- **REQUEST**
Could you write out the opening lines of the data, word for word, stopping after the line that contains "its cheek teeth."?
◇ ◇ ◇ ◇
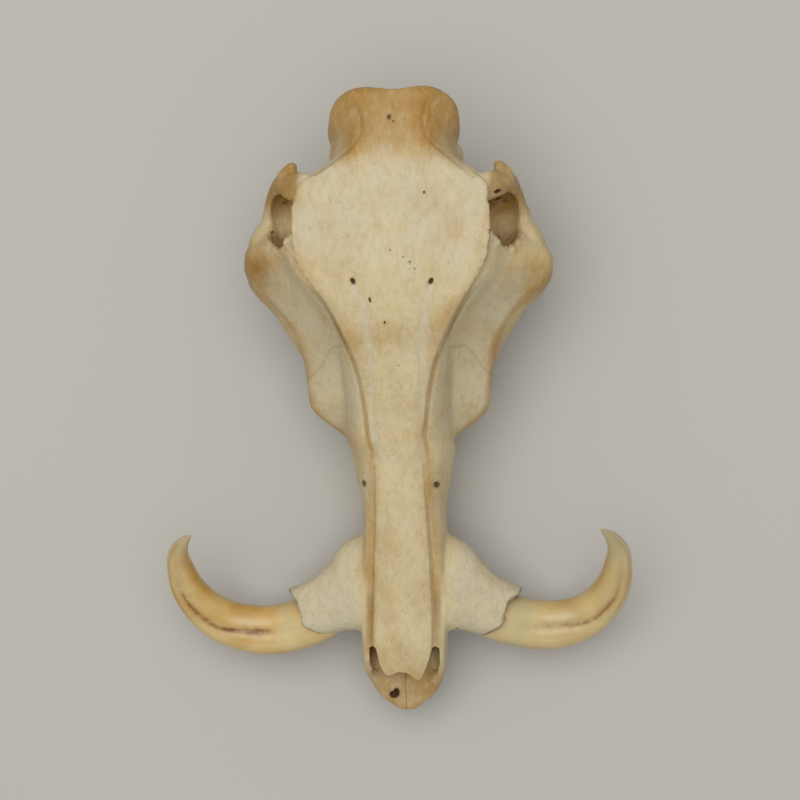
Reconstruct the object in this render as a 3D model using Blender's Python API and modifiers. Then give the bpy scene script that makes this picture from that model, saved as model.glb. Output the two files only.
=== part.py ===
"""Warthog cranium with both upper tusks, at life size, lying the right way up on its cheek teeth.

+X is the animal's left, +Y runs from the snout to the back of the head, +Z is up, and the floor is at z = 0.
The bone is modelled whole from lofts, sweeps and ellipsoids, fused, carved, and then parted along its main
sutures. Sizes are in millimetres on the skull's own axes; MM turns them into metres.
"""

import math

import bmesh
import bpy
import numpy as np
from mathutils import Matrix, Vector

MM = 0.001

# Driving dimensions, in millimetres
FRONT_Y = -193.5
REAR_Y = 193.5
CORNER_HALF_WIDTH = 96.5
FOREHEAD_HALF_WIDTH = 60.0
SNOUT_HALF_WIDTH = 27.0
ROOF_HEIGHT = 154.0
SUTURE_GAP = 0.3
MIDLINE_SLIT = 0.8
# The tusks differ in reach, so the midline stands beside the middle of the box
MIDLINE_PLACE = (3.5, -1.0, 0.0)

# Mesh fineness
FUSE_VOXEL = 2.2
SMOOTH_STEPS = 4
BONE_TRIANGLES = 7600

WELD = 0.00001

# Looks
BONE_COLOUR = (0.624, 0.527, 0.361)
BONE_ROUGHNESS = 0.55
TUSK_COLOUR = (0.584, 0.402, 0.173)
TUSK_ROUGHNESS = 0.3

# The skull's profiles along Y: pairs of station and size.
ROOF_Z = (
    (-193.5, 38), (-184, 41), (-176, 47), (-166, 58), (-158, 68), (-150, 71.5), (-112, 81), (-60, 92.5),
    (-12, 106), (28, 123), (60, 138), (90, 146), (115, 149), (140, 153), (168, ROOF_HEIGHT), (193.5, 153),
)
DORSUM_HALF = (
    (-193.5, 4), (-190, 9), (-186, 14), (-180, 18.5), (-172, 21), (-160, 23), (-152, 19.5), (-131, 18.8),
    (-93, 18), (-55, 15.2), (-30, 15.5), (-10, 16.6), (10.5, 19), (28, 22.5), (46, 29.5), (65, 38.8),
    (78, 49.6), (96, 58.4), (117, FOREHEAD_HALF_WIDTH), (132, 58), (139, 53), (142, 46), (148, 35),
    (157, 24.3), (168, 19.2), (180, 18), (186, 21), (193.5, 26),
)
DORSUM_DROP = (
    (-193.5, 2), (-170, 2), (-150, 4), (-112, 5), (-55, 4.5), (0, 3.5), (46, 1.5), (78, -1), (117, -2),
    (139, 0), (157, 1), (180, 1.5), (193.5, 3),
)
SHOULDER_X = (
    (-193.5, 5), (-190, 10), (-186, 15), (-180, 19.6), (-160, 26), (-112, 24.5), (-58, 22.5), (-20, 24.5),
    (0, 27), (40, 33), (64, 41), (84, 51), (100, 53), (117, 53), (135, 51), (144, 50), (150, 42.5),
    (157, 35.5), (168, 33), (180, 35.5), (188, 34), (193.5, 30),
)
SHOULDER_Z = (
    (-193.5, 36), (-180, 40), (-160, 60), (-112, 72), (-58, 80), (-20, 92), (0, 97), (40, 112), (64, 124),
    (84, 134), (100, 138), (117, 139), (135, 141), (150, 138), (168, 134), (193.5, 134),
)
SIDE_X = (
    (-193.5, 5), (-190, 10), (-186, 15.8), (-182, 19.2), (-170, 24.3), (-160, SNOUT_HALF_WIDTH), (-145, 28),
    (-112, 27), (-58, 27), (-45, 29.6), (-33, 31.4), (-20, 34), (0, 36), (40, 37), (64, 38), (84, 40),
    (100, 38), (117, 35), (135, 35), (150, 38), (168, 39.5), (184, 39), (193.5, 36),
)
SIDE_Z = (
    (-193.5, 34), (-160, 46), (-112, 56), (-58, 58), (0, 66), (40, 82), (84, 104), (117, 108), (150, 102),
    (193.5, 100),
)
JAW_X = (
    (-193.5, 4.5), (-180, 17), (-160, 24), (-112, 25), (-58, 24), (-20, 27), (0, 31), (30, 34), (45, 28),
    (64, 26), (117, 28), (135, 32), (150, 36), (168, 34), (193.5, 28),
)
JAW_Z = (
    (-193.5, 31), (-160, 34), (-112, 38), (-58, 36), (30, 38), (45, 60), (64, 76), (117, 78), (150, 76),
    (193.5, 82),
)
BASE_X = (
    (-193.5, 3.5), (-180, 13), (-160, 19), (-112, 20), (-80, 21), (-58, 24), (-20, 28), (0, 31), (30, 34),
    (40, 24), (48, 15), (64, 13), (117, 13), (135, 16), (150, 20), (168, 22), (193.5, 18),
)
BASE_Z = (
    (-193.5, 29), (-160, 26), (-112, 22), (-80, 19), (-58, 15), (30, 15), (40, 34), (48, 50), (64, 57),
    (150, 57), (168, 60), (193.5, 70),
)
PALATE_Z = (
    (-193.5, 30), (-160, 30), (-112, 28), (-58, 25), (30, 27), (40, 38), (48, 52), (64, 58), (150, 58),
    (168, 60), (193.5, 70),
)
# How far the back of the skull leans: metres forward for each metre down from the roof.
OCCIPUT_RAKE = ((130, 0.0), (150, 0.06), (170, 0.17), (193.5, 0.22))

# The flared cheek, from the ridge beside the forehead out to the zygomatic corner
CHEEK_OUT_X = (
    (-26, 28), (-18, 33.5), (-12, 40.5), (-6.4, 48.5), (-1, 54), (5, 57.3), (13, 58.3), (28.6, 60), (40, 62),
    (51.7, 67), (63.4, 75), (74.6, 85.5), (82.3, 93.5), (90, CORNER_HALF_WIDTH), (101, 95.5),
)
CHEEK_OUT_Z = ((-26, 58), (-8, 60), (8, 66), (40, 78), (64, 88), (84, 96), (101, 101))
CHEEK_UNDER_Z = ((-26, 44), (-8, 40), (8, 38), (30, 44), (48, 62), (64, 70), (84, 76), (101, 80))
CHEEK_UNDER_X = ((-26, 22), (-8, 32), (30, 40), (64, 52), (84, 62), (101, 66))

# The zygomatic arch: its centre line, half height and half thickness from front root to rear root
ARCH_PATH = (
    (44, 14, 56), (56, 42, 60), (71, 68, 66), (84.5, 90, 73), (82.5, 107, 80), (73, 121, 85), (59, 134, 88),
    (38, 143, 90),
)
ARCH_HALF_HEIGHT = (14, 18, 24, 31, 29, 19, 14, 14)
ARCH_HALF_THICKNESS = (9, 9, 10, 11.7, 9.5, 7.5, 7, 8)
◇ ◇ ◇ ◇
- **TASK ANSWER**
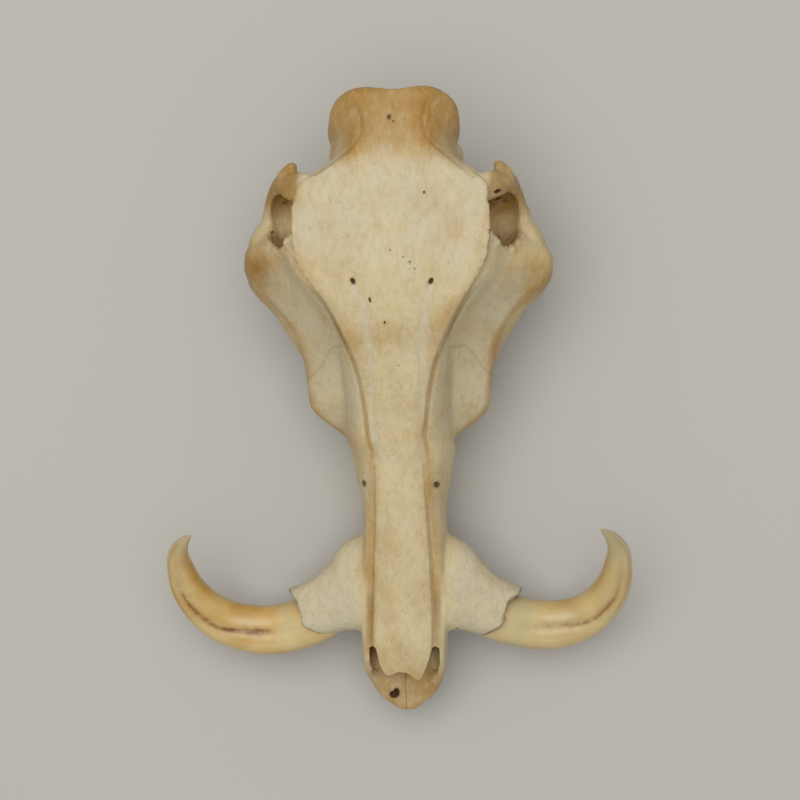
Reconstruct the object in this render as a 3D model using Blender's Python API and modifiers. Then give the bpy scene script that makes this picture from that model, saved as model.glb. Output the two files only.
=== part.py ===
"""Warthog cranium with both upper tusks, at life size, lying the right way up on its cheek teeth.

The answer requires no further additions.